# Instructions to follow
Tally each line where the word "this" occurs, then give only the total.

# Source material
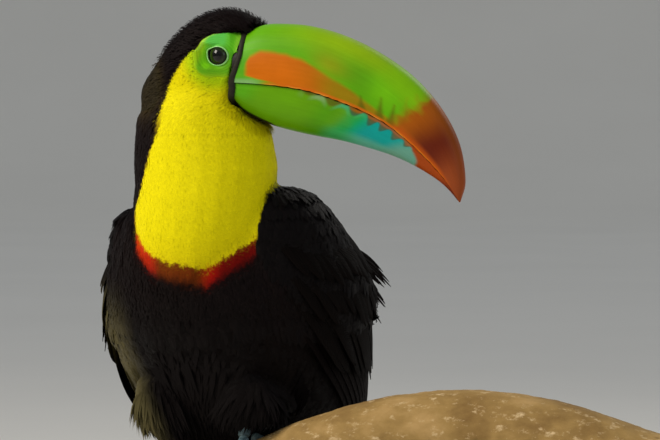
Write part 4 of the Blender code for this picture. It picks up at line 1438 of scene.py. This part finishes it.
def feather_material():
    """Flight feathers: close black barbs with a soft bluish brown gloss and a raised shaft."""
    material, tree, shader = new_material("black_flight_feather", Roughness=0.68, IOR=1.54,
                                          Specular_IOR_Level=0.025)
    marking = add(tree, 'VertexColor', layer_name="Marking")
    where = add(tree, 'UVMap', uv_map="Vane")
    parts = add(tree, 'SeparateXYZ', {}, {"Vector": where})
    side = add(tree, 'Math', {1: 0.5}, {0: parts.outputs["X"]}, operation='SUBTRACT')
    fold = add(tree, 'Math', {}, {0: side}, operation='ABSOLUTE')
    slant = add(tree, 'Math', {1: -0.55}, {0: fold, 2: parts.outputs["Y"]}, operation='MULTIPLY_ADD')
    turns = add(tree, 'Math', {1: 70.0}, {0: slant}, operation='MULTIPLY')
    barbs = add(tree, 'Math', {}, {0: turns}, operation='SINE')
    shaft = add(tree, 'MapRange', {"From Min": 0.0, "From Max": 0.05, "To Min": 1.0, "To Max": 0.0},
                {"Value": fold})
    height = add(tree, 'Math', {1: 3.0}, {0: shaft, 2: barbs}, operation='MULTIPLY_ADD')
    bump = add(tree, 'Bump', {"Strength": 0.35, "Distance": 0.00025}, {"Height": height})
    shade = add(tree, 'MapRange', {"From Min": -1.0, "To Min": 0.8, "To Max": 1.15}, {"Value": barbs})
    tint = add(tree, 'MixRGB', {"Fac": 1.0}, {"Color1": marking, "Color2": shade}, blend_type='MULTIPLY')
    link(tree, shader, {"Base Color": tint, "Normal": bump})
    return material


# ---------------------------------------------------------------- bough, legs and feet

BOUGH_Y, BOUGH_RADIUS, BOUGH_FROM, BOUGH_TO = -75.0, 24.0, -72.0, 272.0
CREST_X, CREST_Z, CREST_SPREAD = 160.0, 241.0, 530.0
KNOT_X = 88.0
# Rings of a sawn end, from its edge inwards, as shares of the bough's radius
SAWN = (0.97, 0.75, 0.5, 0.25)
FOOT_X = {"left": 22.0, "right": -22.0}
TOE_RADIUS = 2.8
CLAW_LENGTH = 9.0
# Toes lie this far over the bough
GAP = 0.35
# Name, angle round the bough at root and end, place beside the foot's middle at root and end, in mm
TOES = (("inner_front", 12, 78, 3.2, 5.5), ("outer_front", 12, 88, -3.2, -7.0),
        ("inner_back", -12, -58, 3.2, 6.0), ("outer_back", -12, -74, -3.2, -6.5))


def bough_top(x):
    arch = CREST_Z - (x - CREST_X) ** 2 / CREST_SPREAD
    return 3.0 * np.logaddexp(arch / 3.0, (194 + 0.10 * x) / 3.0)


def bough_radius(x):
    return BOUGH_RADIUS * (1.0 - 0.35 * x * MM) + 1.6 * bell(x, KNOT_X, 16)


def on_bough(x, angle, clearance=0.0):
    """A point over the bough's surface; angle runs from the top towards the front."""
    x, angle = np.broadcast_arrays(np.asarray(x, float), np.asarray(angle, float))
    reach = bough_radius(x) + clearance
    middle = bough_top(x) - bough_radius(x)
    sway = BOUGH_Y + 5 * np.sin((x - 20) / 75)
    return np.stack([x, sway - np.sin(angle) * reach, middle + np.cos(angle) * reach], -1)


def bark_material():
    """Sun-bleached smooth bark: tan, flecked and rubbed pale; the sawn ends show year rings."""
    material, tree, shader = new_material("smooth_bark", Roughness=0.82, IOR=1.45, Specular_IOR_Level=0.25)
    where = add(tree, 'TexCoord').outputs["Object"]
    along = add(tree, 'Mapping', {"Scale": (1.0, 1.6, 1.6)}, {"Vector": where})
    patch = add(tree, 'TexNoise', {"Scale": 26.0, "Detail": 7.0, "Roughness": 0.62}, {"Vector": along})
    fleck = add(tree, 'TexNoise', {"Scale": 120.0, "Detail": 5.0, "Roughness": 0.7}, {"Vector": along})
    ramp = add(tree, 'ValToRGB', {}, {"Fac": patch})
    set_ramp(ramp, ((0.34, "#75592F"), (0.52, "#937644"), (0.70, "#AE8E5C")))
    light = add(tree, 'MapRange', {"From Min": 0.56, "From Max": 0.70}, {"Value": fleck})
    tint = add(tree, 'MixRGB', {"Color2": linear("#C8AE84")}, {"Fac": light, "Color1": ramp})
    pits = add(tree, 'TexVoronoi', {"Scale": 55.0}, {"Vector": along})
    spot = add(tree, 'MapRange', {"From Min": 0.03, "From Max": 0.12, "To Min": 0.55, "To Max": 0.0},
               {"Value": pits})
    speck = add(tree, 'MixRGB', {"Color2": linear("#5E4826")}, {"Fac": spot, "Color1": tint})
    cut = add(tree, 'Attribute', attribute_name="Cut").outputs["Fac"]
    ring = add(tree, 'Attribute', attribute_name="Ring").outputs["Fac"]
    turns = add(tree, 'Math', {1: 62.0}, {0: ring, 2: fleck}, operation='MULTIPLY_ADD')
    wave = add(tree, 'Math', {}, {0: turns}, operation='SINE')
    year = add(tree, 'MapRange', {"From Min": -1.0}, {"Value": wave})
    wood = add(tree, 'MixRGB', {"Color1": linear("#A9793F"), "Color2": linear("#DDBB82")}, {"Fac": year})
    final = add(tree, 'MixRGB', {}, {"Fac": cut, "Color1": speck, "Color2": wood})
    height = add(tree, 'Math', {1: 0.6}, {0: fleck, 2: patch}, operation='MULTIPLY_ADD')
    bump = add(tree, 'Bump', {"Strength": 0.5, "Distance": 0.0012}, {"Height": height})
    link(tree, shader, {"Base Color": final, "Normal": bump})
    return material


def make_bough(material):
    """Cut length of bough: shallow wrinkles and swellings, flatter under the feet, sawn ends."""
    rows, columns = 300, 110
    x = np.linspace(BOUGH_FROM, BOUGH_TO, rows)[:, None]
    angle = whole_turn(columns)
    flat = on_bough(x, angle).reshape(-1, 3)
    bark = 0.5 * wobble(flat * (1, 0.6, 0.6), 0.07)
    bark += 0.25 * wobble(flat, 0.22, 5.0) + 0.12 * wobble(flat, 0.6, 9.0)
    foot = sum(bell(x, foot_x, 14) for foot_x in FOOT_X.values())
    depth = (bark.reshape(rows, columns) - 0.35) * (1 - 0.75 * np.clip(foot, 0, 1)) * 1.1 - 0.1
    side = on_bough(x, angle, depth)
    ends = []
    for edge in (side[0], side[-1]):
        middle = edge.mean(0)
        saw_waves = [(0.15 * math.sin(share * 40) if share < 0.9 else 0.0, 0, 0) for share in SAWN]
        ends.append([middle + (edge - middle) * share + wave for share, wave in zip(SAWN, saw_waves)])
    rings = np.concatenate([ends[0][::-1], side, ends[1]])
    from_middle = np.repeat(np.concatenate([SAWN[::-1], np.zeros(rows), SAWN]), columns)
    piece = new_piece("bough", bird_to_world(with_caps(rings)), grid_triangles(len(rings), columns),
                      material, "bark", Cut=np.append(from_middle > 0, (1, 1)),
                      Ring=np.append(from_middle, (0, 0)))
    face_outward(piece, 50)
    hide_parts("perch")


def limb(name, path, radius, material, slot, replaced, sides=22):
    """A round limb of rings square to a path in mm, with a radius for each ring."""
    tangent = unit(np.gradient(path, axis=0))
    side = unit(np.cross(tangent[0], (0.31, 0.87, 0.37)))
    around = whole_turn(sides)[:, None]
    rings = []
    for point, heading, reach in zip(path, tangent, radius):
        side = unit(side - heading * (side @ heading))
        other = np.cross(heading, side)
        rings.append(point + (side * np.cos(around) + other * np.sin(around)) * reach)
    piece = new_piece(name, bird_to_world(with_caps(np.stack(rings))), grid_triangles(len(path), sides),
                      material, slot)
    face_outward(piece)
    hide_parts(replaced)


def scutes(share, count, height):
    """Ring scutes: each swells towards its lower edge and drops sharply."""
    phase = (share * count) % 1.0
    return 1 + height * (phase ** 1.6 - 0.4) - height * 1.2 * bell(phase, 1.0, 0.07)


def rounded_end(share, length):
    """Radius as a share of the full one, from 0 where share is 0 to 1 after length."""
    return np.minimum(1, np.sqrt(np.clip(share / length, 0.02, 1)))


def scale_material(name, light, dark, roughness, scale):
    """Leg skin and claws: horny blue-grey or black, with dusted edges and fine pebbling."""
    material, tree, shader = new_material(name, Roughness=roughness, IOR=1.5)
    where = add(tree, 'TexCoord').outputs["Object"]
    pebble = add(tree, 'TexVoronoi', {"Scale": scale}, {"Vector": where})
    cloud = add(tree, 'TexNoise', {"Scale": scale / 4, "Detail": 4.0}, {"Vector": where})
    mixed = add(tree, 'Math', {}, {0: pebble, 1: cloud}, operation='MULTIPLY')
    spread = add(tree, 'MapRange', {"From Max": 0.5}, {"Value": mixed})
    tint = add(tree, 'MixRGB', {"Color1": linear(light), "Color2": linear(dark)}, {"Fac": spread})
    bump = add(tree, 'Bump', {"Strength": 0.5, "Distance": 0.0003}, {"Height": pebble})
    link(tree, shader, {"Base Color": tint, "Normal": bump})
    return material


def make_toe(name, foot_x, inward, start, end, near, far, skin_of_leg, horn):
    """One toe lying round the bough, and its claw curving on from it."""
    def on_toe(share):
        beside = (near + (far - near) * share) * inward
        return on_bough(foot_x + beside, np.radians(start + (end - start) * share), TOE_RADIUS + GAP)

    share = np.linspace(0, 1, 90)
    knuckle = 0.22 * np.cos(share * 6 * math.pi)
    radius = (TOE_RADIUS * (1 - 0.22 * share) + knuckle) * scutes(share, 13, 0.07)
    radius = radius * rounded_end(share, 0.04) * rounded_end(1 - share, 0.05)
    limb("digit_" + name, on_toe(share), radius, skin_of_leg, "foot_skin", "toe_" + name)
    tip = on_toe(1.0)
    heading = unit(tip - on_toe(0.8))
    inside = unit(on_bough(tip[0], math.radians(end)) - tip)
    share = np.linspace(0, 1, 26)
    curl = 1.4 * share ** 2 - 1.3 * np.sin(share * math.pi)
    claw = tip + heading * (-0.6 + (CLAW_LENGTH + 1.4) * share)[:, None] + inside * curl[:, None]
    radius = np.interp(share, (0, 0.15, 0.6, 1), (1.5, 1.85, 1.1, 0.12))
    limb("nail_" + name, claw, radius, horn, "claw_horn", "claw_" + name, sides=14)


def make_feet():
    skin_of_leg = scale_material("blue_grey_scutes", "#7F9AA0", "#3F5860", 0.55, 700.0)
    horn = scale_material("dark_claw_horn", "#2B2723", "#15120F", 0.32, 260.0)
    for side, foot_x in FOOT_X.items():
        share = np.linspace(0, 0.98, 70)
        radius = np.interp(share, (0.0, 0.05, 0.12, 0.35, 0.6, 0.98), (1.6, 2.9, 3.7, 3.2, 3.0, 3.2))
        pad = on_bough(foot_x, 0.0, TOE_RADIUS + 1.4)
        path = pad + np.array((0, 1.0, 17.0)) * share[:, None]
        radius = radius * scutes(share, 7, 0.09)
        limb("tarsus_" + side, path, radius, skin_of_leg, "foot_skin", "shank_" + side)
        for toe, *run in TOES:
            make_toe("%s_%s" % (toe, side), foot_x, -MIRROR[side], *run, skin_of_leg, horn)


# ---------------------------------------------------------------- stand

def lacquer_material():
    """Black lacquered wood: satin, with the long grain just showing through."""
    return two_tone_material("black_lacquered_wood", ("#121214", "#222123"), 'TexNoise',
                             {"Scale": 4.0, "Detail": 6.0}, (6.0, 70.0, 70.0), (0.12, 0.0003),
                             Roughness=0.36, IOR=1.5, Coat_Weight=0.25, Coat_Roughness=0.2)


def steel_material():
    """Brushed steel: fine rings round the rods spread the light along them."""
    return two_tone_material("brushed_steel", ("#A6A7A8", "#C4C5C6"), 'TexNoise',
                             {"Scale": 1.0, "Detail": 3.0}, (120.0, 120.0, 2400.0), rough=(0.24, 0.4),
                             Metallic=1.0, Roughness=0.3)


def make_stand(lacquer, steel):
    """Finishes of the base and rods, and a washer where each rod leaves the base."""
    for name, material in (("stand_base", lacquer), ("stand_rod_1", steel), ("stand_rod_2", steel)):
        nodes[name].data.materials.clear()
        nodes[name].data.materials.append(material)
    thickness = 0.0035
    for number in (1, 2):
        low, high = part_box("stand_rod_%d" % number)
        place = ((low[0] + high[0]) / 2, (low[1] + high[1]) / 2, low[2] + thickness / 2)
        bpy.ops.object.select_all(action='DESELECT')
        bpy.ops.mesh.primitive_cylinder_add(vertices=48, radius=0.0095, depth=thickness, location=place)
        washer = bpy.context.object
        washer.name = washer.data.name = "rod_washer_%d" % number
        bpy.ops.object.transform_apply(location=True, rotation=True, scale=True)
        apply_modifier(washer, 'BEVEL', width=0.0008, segments=3)
        washer.data.shade_smooth()
        washer.data.set_sharp_from_angle(angle=math.radians(40))
        washer.data.materials.append(steel)
        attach(washer, "root")


make_camera()
make_floor(plaster_material())
make_lights()
make_plumage(make_skin(skin_material()))
make_bill(horn_material())
make_collar(dark_rim_material())
moist, lid_skin = eye_material(), lid_material()
for side in SIDES:
    make_eye(side, moist)
    make_lid(side, lid_skin)
long_feather = feather_material()
for side in SIDES:
    make_wing_feathers(side, long_feather)
    make_plumes(side, long_feather)
make_tail(long_feather)
make_bough(bark_material())
make_feet()
make_stand(lacquer_material(), steel_material())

# Exercise answer
2